25 May 2009

More love, more real: a history of feelings

"One day my father laughed and corrected me. Everything snapped into focus. It's one of those unforgettable moments that happen as a child, when you discover that all along the world as been betraying you."

"Just as there was a first instant when someone rubbed two sticks together to make a spark, there was a first time joy was felt, and a first time for sadness. For a while, new feelings were being invented all the time. Desire was born early, as was regret. When stubbornes was felt for the first time, it started a chain reaction, creating the feeling of resentment on the one hand, and alienation on the other. It might have been a cirtain counterclockwise movement of the hips that marked the birth of ecstasy; a bolt of lightning that caused the first feeling of awe. Contrary to logic, the feeling of surprise wasn't born immediately. It only came after people had enough time to get used to things as they were. And when enough time HAD passed, and someone felt the first feeling of surprise, someone, somewhere else, felt the first pang of nostalgia.
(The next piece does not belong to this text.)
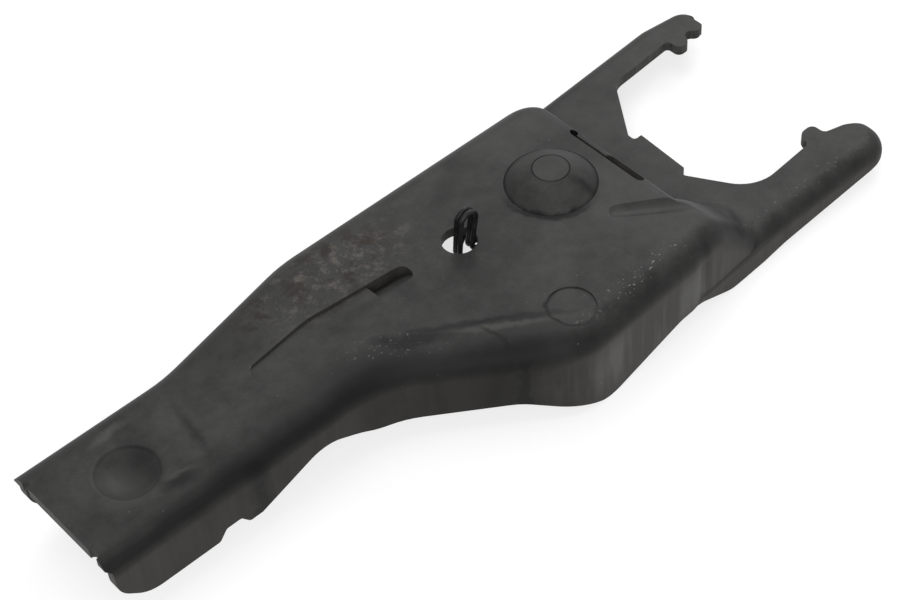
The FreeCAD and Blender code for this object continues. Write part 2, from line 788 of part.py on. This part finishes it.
# ---- checks on the document, then one file per piece ----
for thing in doc.Objects:
    if "Invalid" in thing.State or "Error" in thing.State:
        raise ValueError(thing.Name + " is not built: " + ", ".join(thing.State))
os.makedirs("parts", exist_ok=True)
for piece in (fork, spring):
    if piece.Shape.isNull() or not piece.Shape.isValid():
        raise ValueError(piece.Label + " is not a valid solid")
    piece.Shape.exportStep("parts/" + piece.Label + ".step")
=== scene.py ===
# %% [markdown]
# # A pressed-steel clutch fork, dressed for its picture
# The part is a lever from a gearbox: one sheet of steel, pressed to shape and
# blackened, with a small wire spring beside its pivot. The solid model is already
# exact, so this lesson only adds what a solid model lacks: softened rims, a finer
# spring, steel that looks handled, a floor, lamps and a camera.
# The first cell opens the solid model. Everything is in metres from here on.

# %% Open the solid model
import math

import bmesh
import bpy
from mathutils import Matrix, Vector


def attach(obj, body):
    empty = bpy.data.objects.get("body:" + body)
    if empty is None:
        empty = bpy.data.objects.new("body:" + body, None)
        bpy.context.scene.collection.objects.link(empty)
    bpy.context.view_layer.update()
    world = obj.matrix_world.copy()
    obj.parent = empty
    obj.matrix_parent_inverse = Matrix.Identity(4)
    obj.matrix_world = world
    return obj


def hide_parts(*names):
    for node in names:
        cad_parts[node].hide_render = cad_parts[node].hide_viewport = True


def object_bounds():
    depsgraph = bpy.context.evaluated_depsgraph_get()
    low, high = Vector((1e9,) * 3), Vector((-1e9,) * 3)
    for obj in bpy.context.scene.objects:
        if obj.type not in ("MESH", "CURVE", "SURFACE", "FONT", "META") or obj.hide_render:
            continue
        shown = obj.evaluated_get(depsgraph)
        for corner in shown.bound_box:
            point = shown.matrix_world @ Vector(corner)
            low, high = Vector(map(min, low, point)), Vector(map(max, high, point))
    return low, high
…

It's also true that sometimes people felt things, and, because there was no word for them, they were unmentioned. The oldest emotion in the world may be that of being moved; but to describe it-just to name it - must have been like trying to catch something invisible.

(Then again, the oldest feeling in the world might simply have been confusion).

Having begun to feel, people's desire to feel grew. They wanted to feel more, feel deeper, despite how much it sometimes hurt. People become addicted to feeling. They struggled to uncover new emotions. It's possible that this is how art was born.
New kinds of joy were forged, along with new kinds of sadness. The eternal dissapointment of life as it is; the relief of unexpected reprieve, the fear of dying.

Even now, all possible feelings do not exist. There are still those that lie beyond our capacity and our imagination."